For sporty road cars though, sidewall flex is a bad thing, hence why larger diameter wheels and lower profile sidewalls can provide more cornering grip - as long as the wheel is light enough, the change in rotational inertia should be minimal as well (note, 18" chromies are _not_ "light enough"). You'd be surprised at how light some 16-17" wheels can be - the 16x6.5 205/45/16 wheel and tyre combo I have on the AE102 at the moment weighs roughly the same as the stock 14x5.5 175/65/14 factory steel wheel combo, yet I have an inch wider and 2" larger diameter wheel and 30mm wider tyre. The 17x8" wheels that we had on the Snoarer weighed only 9kg each (without tyre).

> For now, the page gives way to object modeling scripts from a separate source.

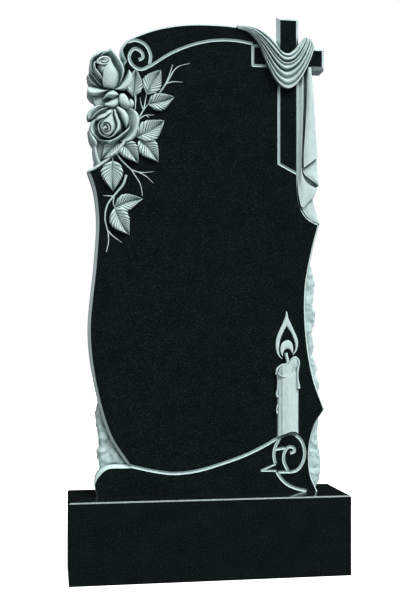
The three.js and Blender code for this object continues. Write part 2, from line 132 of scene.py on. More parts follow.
# Stems and tendrils: the width at the foot, the height of the middle and the [x, z] points, then how
# much narrower the tip is where that isn't the usual share
STEMS = [
    (6, 1, [(-124, 1208), (-111, 1227), (-103, 1244), (-91, 1279)]),
    (4.2, 1, [(-108, 1230), (-98, 1247), (-86, 1267), (-72, 1277), (-48, 1284)]),
    (3.4, 1, [(-106, 1231), (-91, 1236), (-66, 1236)]),
    (6, 1, [(-178, 1138), (-163, 1165), (-150, 1181)]),
    (4.6, 1, [(-164, 1163), (-161, 1180), (-157, 1204)]),
    (3.2, 1, [(-166, 1164), (-171, 1179), (-173, 1193)]),
    (4, 1, [(-175, 1139), (-161, 1149), (-138, 1151)]),
    (3, 1, [(-158, 1150), (-151, 1144)]),
    (8, 1, [(-186, 1205), (-185, 1184), (-186, 1160)]),
    (11, 3, [(-218, 1073), (-233, 1056), (-244, 1047), (-257, 1034), (-273, 1022), (-288, 1012),
             (-302, 1006)], 0.3),
    (9, 8, [(-212, 1084), (-218, 1073), (-233, 1056), (-246, 1045)], 0.2),
    (5.4, 1, [(-232, 1052), (-220, 1036), (-208, 1024), (-195, 1012), (-183, 994), (-173, 978),
              (-167, 948)]),
    (3.4, 1, [(-196, 1013), (-177, 1007), (-161, 1007), (-138, 1010)]),
    (3.4, 1, [(-179, 1008), (-158, 997), (-140, 981)]),
    (7.5, 1, [(-208, 999), (-215, 977), (-229, 958), (-241, 943), (-253, 927), (-259, 908), (-260, 886),
              (-256, 868), (-252, 849), (-252, 831), (-257, 807)]),
    (3.2, 1, [(-239, 946), (-249, 946), (-265, 947)]),
    (5, 1, [(-238, 945), (-240, 930), (-235, 914)]),
    (3.6, 1, [(-254, 861), (-242, 848), (-218, 831)]),
    (6, 2, [(-226, 1068), (-241, 1046), (-241, 1030)]),
]

# Leaves: base, tip, width, height and the sideways bow of the midrib
LEAVES = [
    ((-156, 1202), (-121, 1264), 48, 11, 3),
    ((-153, 1178), (-87, 1198), 44, 11, -3),
    ((-190, 1195), (-184, 1264), 42, 11, 0),
    ((-182, 1095), (-112, 1138), 54, 12, -4),
    ((-175, 1090), (-128, 1034), 50, 10, 3),
    ((-222, 1082), (-178, 1029), 46, 12, 3),
    ((-222, 1084), (-268, 1036), 42, 11, -2),
    ((-241, 1034), (-240, 958), 54, 11, -3),
    ((-236, 917), (-166, 941), 42, 10, 4),
    ((-236, 917), (-200, 850), 50, 11, -4),
]
# Left of this the leaves overhang the slab's edge, and they are rooted this deep in the split rock
OVERHANG = -215
LEAF_ROOT = 24

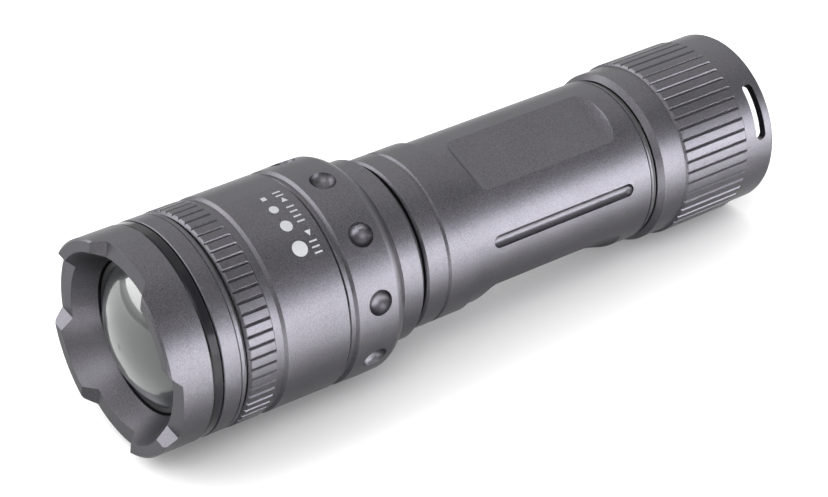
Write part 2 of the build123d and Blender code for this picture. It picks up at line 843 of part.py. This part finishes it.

I've yet to weigh the 17x7 Lite-5s that I'm putting on the AE102, but I'll do a comparison to the 16s when I swap them over and I wouldn't be surprised if the 17s are lighter again (the 16s aren't a particularly "lightweight" design).

In short, there is no hard and fast rule about "smaller is better" etc. It comes down to the design of the wheel, design of the tyre, the purpose to which you wish to use them, and the car itself (obviously you can't replace factory 18s with 15s with the same overall rolling diameter and expect good handling).